## WRITTEN EXERCISE:
Starting at the first line of the data below, write out each line exactly until you reach the line containing "return Matrix.Translation(origin) @", and include that line too.

## DATA LINES:
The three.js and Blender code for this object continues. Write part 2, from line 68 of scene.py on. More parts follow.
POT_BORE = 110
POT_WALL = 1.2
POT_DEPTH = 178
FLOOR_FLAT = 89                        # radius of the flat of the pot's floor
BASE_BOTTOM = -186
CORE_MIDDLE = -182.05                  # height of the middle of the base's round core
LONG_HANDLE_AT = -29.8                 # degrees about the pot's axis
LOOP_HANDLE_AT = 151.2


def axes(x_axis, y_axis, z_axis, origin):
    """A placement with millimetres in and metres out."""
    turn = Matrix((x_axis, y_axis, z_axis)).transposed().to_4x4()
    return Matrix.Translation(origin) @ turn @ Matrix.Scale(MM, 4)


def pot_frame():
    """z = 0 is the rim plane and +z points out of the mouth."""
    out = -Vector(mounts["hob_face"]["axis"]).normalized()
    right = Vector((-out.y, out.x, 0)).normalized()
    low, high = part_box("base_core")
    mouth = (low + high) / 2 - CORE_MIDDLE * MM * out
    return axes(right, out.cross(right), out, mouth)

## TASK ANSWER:
The three.js and Blender code for this object continues. Write part 2, from line 68 of scene.py on. More parts follow.
POT_BORE = 110
POT_WALL = 1.2
POT_DEPTH = 178
FLOOR_FLAT = 89                        # radius of the flat of the pot's floor
BASE_BOTTOM = -186
CORE_MIDDLE = -182.05                  # height of the middle of the base's round core
LONG_HANDLE_AT = -29.8                 # degrees about the pot's axis
LOOP_HANDLE_AT = 151.2


def axes(x_axis, y_axis, z_axis, origin):
    """A placement with millimetres in and metres out."""
    turn = Matrix((x_axis, y_axis, z_axis)).transposed().to_4x4()
    return Matrix.Translation(origin) @ turn @ Matrix.Scale(MM, 4)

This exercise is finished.